In June 2007 the group made four acquisitions – including Joseph Mitchell (Letham) of Forfar; Challenger Foods of Sunderland, where 400,000 chicken fillets per week are prepared for sandwich and pizza market; and the Tulip facility in Morecambe. In January 2008 the group bought Devon poultry firm Lloyd Maunder. In April 2010 the group announced the agreed acquisition of Dutch-based chicken processor Storteboom Group, with facilities in the Netherlands and Poland. In January 2011 the group announced it was to buy Northern Foods PLC in a deal worth £342m. In December 2011 Premier Foods sold its Brookes Avana business, combining RF Brookes chilled foods and Avana Bakeries, to 2 Sisters for £30m. In March 2013 the group announced the acquisition of the UK arm of Dutch poultry and red meat company VION.

By August 2014 the business announced it was selling its Avana Bakeries cake business in Newport and its salads business Solway Foods in Corby, Northamptonshire. In January 2018, 2 Sisters reached agreement with Nomad Foods on the sale of its Goodfellas Pizza brand for £200m.

In March 2023 it was announced the Llangefni site situated in Anglesey, North Wales would close, resuling in the loss of around 700 jobs.

==Product issues==
In August 2014, an undercover investigation into the food poisoning bacteria campylobacter in food in the UK allegedly showed at one factory raw chicken, contaminated by being dropped on the floor, returned to the production line. The company disputed this claim, pointing out the footage did not prove the chicken entered the human food chain. The Food Standards Agency initially cleared the factory but then accepted a breach of regulations had occurred, though the company was not fined. In November 2014, 2 Sisters announced it had launched the most comprehensive programme in the poultry industry to reduce campylobacter levels. The initiative, costing £10m, would encompass the entire supply chain from farm to consumer, using interventions including blast surface chilling and 'no touch' packaging.

In September 2017, an undercover investigation filmed workers allegedly changing the slaughter dates – and hence the sell-by dates – at a 2 Sisters plant in West Bromwich.
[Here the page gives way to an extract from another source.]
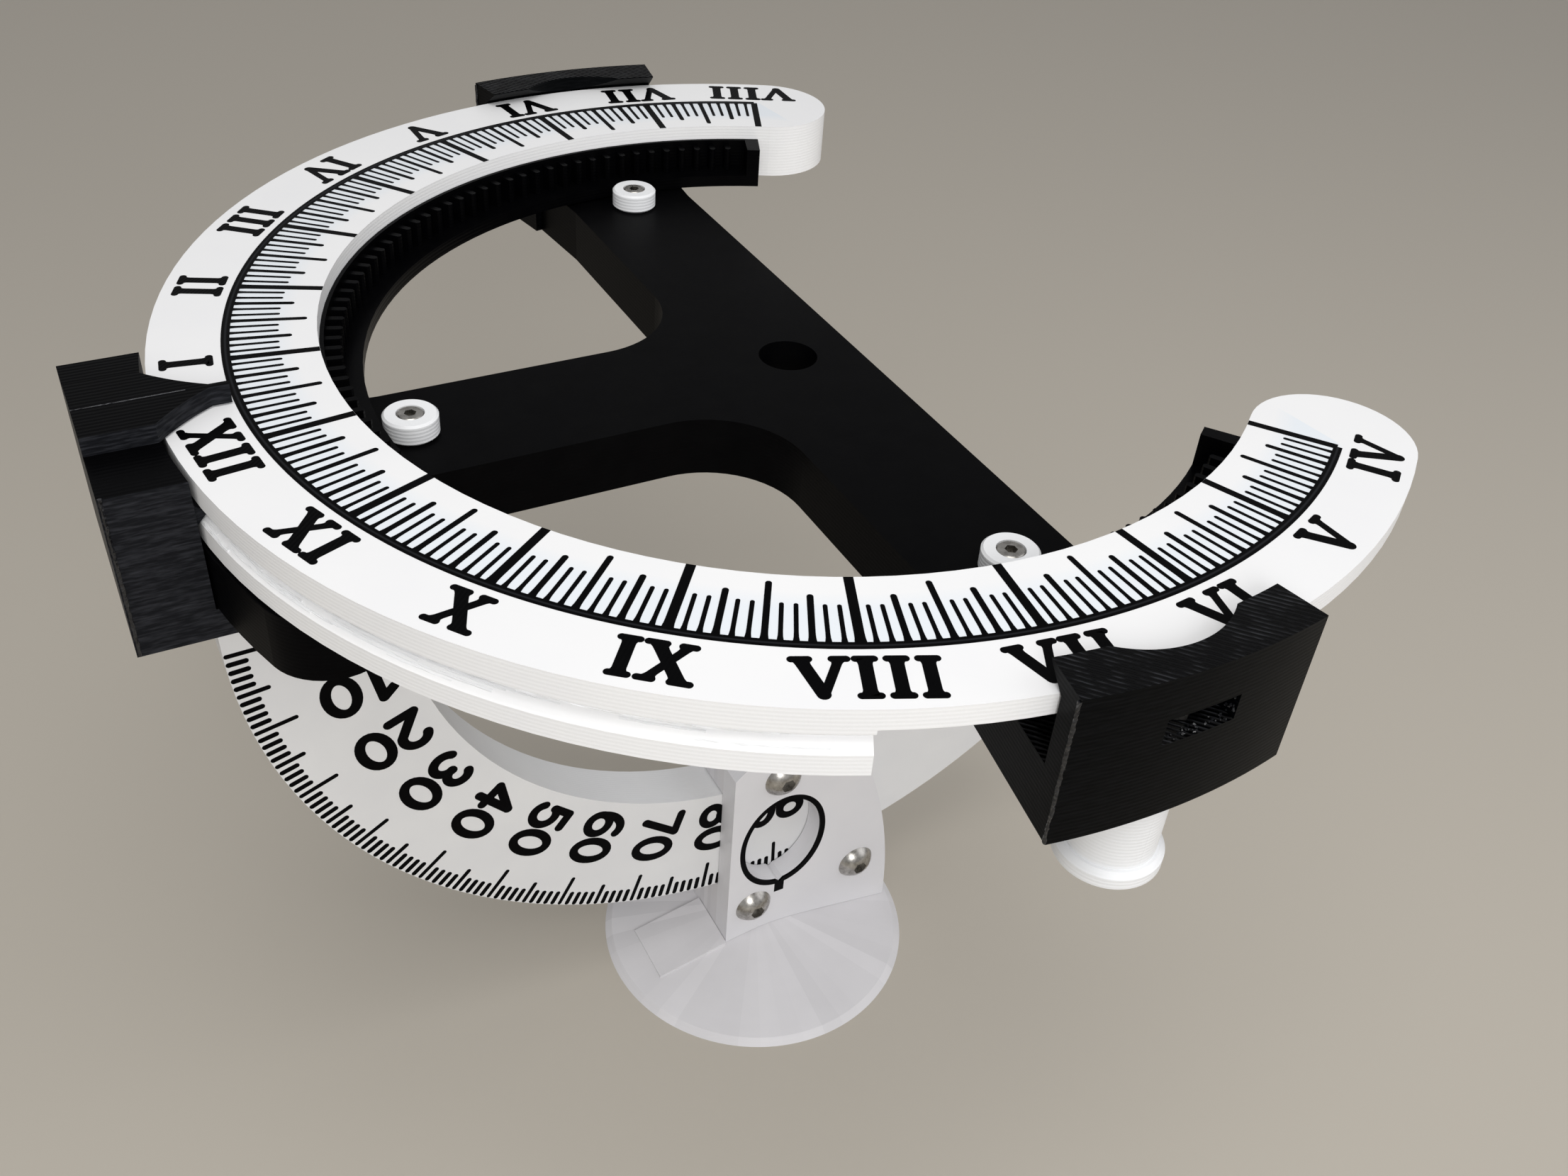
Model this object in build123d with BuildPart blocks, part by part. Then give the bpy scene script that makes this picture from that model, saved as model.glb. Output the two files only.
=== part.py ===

The company denied the allegations. Within days, management at the plant suspended production. The subsequent Food Standards Agency investigation report, published 2 March 2018, cleared the business of serious non-compliances. The CEO of the FSA, Jason Feeney, said: "Our investigation found some areas for improvement but the issues were resolved promptly by the company, who co-operated fully, and at no point did we find it necessary to take formal enforcement action". Shadow Business Secretary at the time, Jack Dromey, said 2 Sisters were informed that dates on their chicken were being changed as early as 2009.

==Staff and animal welfare==
In June 2020, during the COVID-19 pandemic, Public Health Wales confirmed 75 cases at the 2 Sisters chicken factory in Llangefni on Anglesey. All staff had to self-isolate.

In August 2022, industry whistle-blowers claimed that factory farm chickens had "died slowly of heat exhaustion" after inadequate ventilation and cooling during the 2022 United Kingdom heat wave. 2 Sisters Food Group was listed as one of the companies involved. The Department for Environment, Food and Rural Affairs said it was "deeply concerned" about the issue and that the sheer scale of the mortalities had prompted an investigation by officials.

==Management==
In February 2018, Ranjit Singh Boparan announced he was stepping up into the role of President of parent company Boparan Holdings Limited and in May 2018, Ronald Kers was appointed CEO of 2 Sisters Food Group. In February 2023, it was announced that Kers would be stepping down from the CEO role in the summer.

==Sustainability==
In December 2014, the business signed a major contract with Liverpool-based H2 Energy for the installation of bio-refineries at ten 2 Sisters factories to convert product waste into energy. The company claims the deal – which will eventually encompass all its manufacturing sites in the UK – will deliver 35,000 tonnes of carbon savings, 20,000 fewer lorry journeys a year and a significant electric and thermal energy boost, reducing its non-transport carbon footprint by 10%.